Jakarta (MI) : Pramono Edhie Wibowo,
salah satu peserta Konvensi Calon Presiden Partai Demokrat menegaskan
bahwa penamaan Kapal Perang Republik Indonesia (KRI) adalah hak sebuah
negara sepenuhnya.
Hal ini disampaikan Edhie terkait pernyataan
Menteri Luar Negeri Singapura, K Shanmugam, yang melayangkan keberatan
melalui Menteri Luar Negeri Indonesia, Marty Natalegawa, sehubungan
dengan penamaan KRI Usman Harun yang baru diluncurkan oleh TNI Angkatan
Laut.
"Penghormatan kepada pahlawan di sebuah negara yang
diabadikan dalam penamaan objek tertentu tidak boleh diintervensi oleh
negara lain. Penamaan KRI Usman Harun sudah sesuai prosedur dan
merupakan hak negara pemilik kapal," tegas Edhie dalam keterangannya di
Jakarta, Senin (10/2/2014).
Shanmugam seperti dikutip dari Channel
News Asia, mengatakan penamaan itu akan melukai perasaan rakyat
Singapura, terutama keluarga korban dalam peristiwa pengeboman MacDonald
House di Orchard Road, Singapura pada tahun 1965.
Usman Harun
diambil dari nama dua anggota KKO (Komando Korps Operasi, sekarang
Marinir TNI-AL), Usman dan Harun Said yang mengebom MacDonald House di
Orchrad Road yang menewaskan tiga orang pada masa konfrontasi dengan
Malaysia tahun 1965 bagian daripada kebijakan Ganyang Malaysia yang
dijalankan Pemerintahan Soekarno.
Keduanya dieksekusi di Singapura pada 17 oktober 1968. Usman dan Harun dimakamkan di Taman Makam Pahlawan Kalibata, Jakarta.
"Penamaan
KRI Usman Harun jangan dipahami dalam konteks peperangan masa lalu.
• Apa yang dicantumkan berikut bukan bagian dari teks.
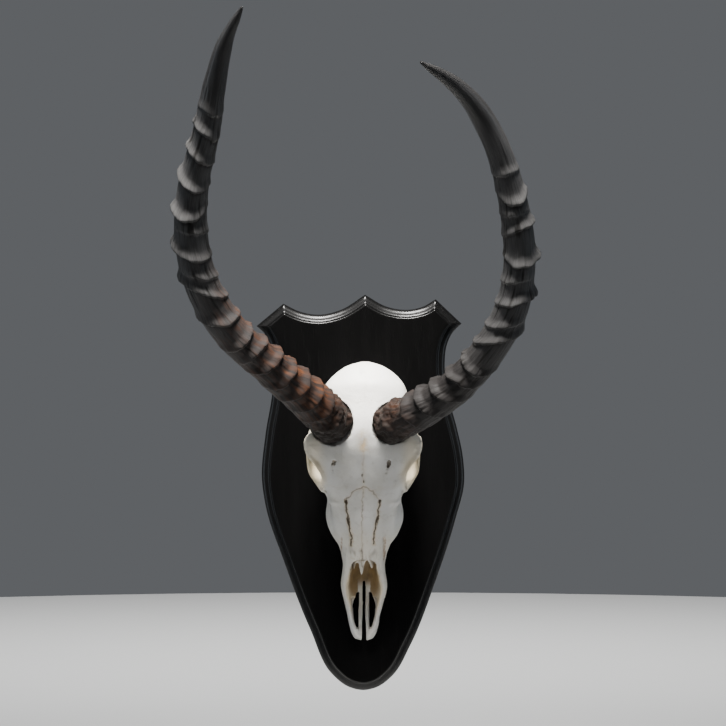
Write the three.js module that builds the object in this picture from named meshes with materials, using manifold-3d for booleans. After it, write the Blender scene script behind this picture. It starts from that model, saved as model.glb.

Penamaan KRI Usman Harun sebaiknya dipahami dalam konteks sebuah negara
dalam memberikan motivasi kepada rakyatnya untuk bersumbangsih mengisi
kemerdekaan dengan pembangunan yang berkualitas dengan mencotoh
sumbangsih para pendahulu kita," jelas Edhie.
Edhie melanjutkan
bahwa persepsi yang berbeda terhadap kebijakan pemerintah sebuah negara
dengan negara lain adalah sebuah hal yang biasa. "Perbedaan presepsi
tidak boleh menjadikan Indonesia surut dan gamang untuk tetap
melanjutkan dan memberlakukan kebijakan itu," himbau Edhie.
Perdana
Menteri Singapura Lee Kuan Yew pada tahun 1973 sudah menabur bunga ke
makam Usman dan Harun di Taman Makam Pahlawan, Kalibata Jakarta.
"Saya
berharap Pemerintah Singapura dapat mengerti dan menganggap masalah ini
selesai serta melanjutkan hubungan baik yang sudah terjalin baik selama
ini," kata Edhie yang merupakan mantan Kepala Staf Angkatan Darat
(KSAD) TNI ini.
Sehubungan dengan masalah ini, Edhie menyatakan
bahwa dirinya mengerti dan mendukung keputusan para pejabat dari
Kementerian Pertahanan dan Markas Besar TNI untuk tidak menghadiri acara
kedirgantaraan, Singapore Airshow, 11-16 Februari 2014.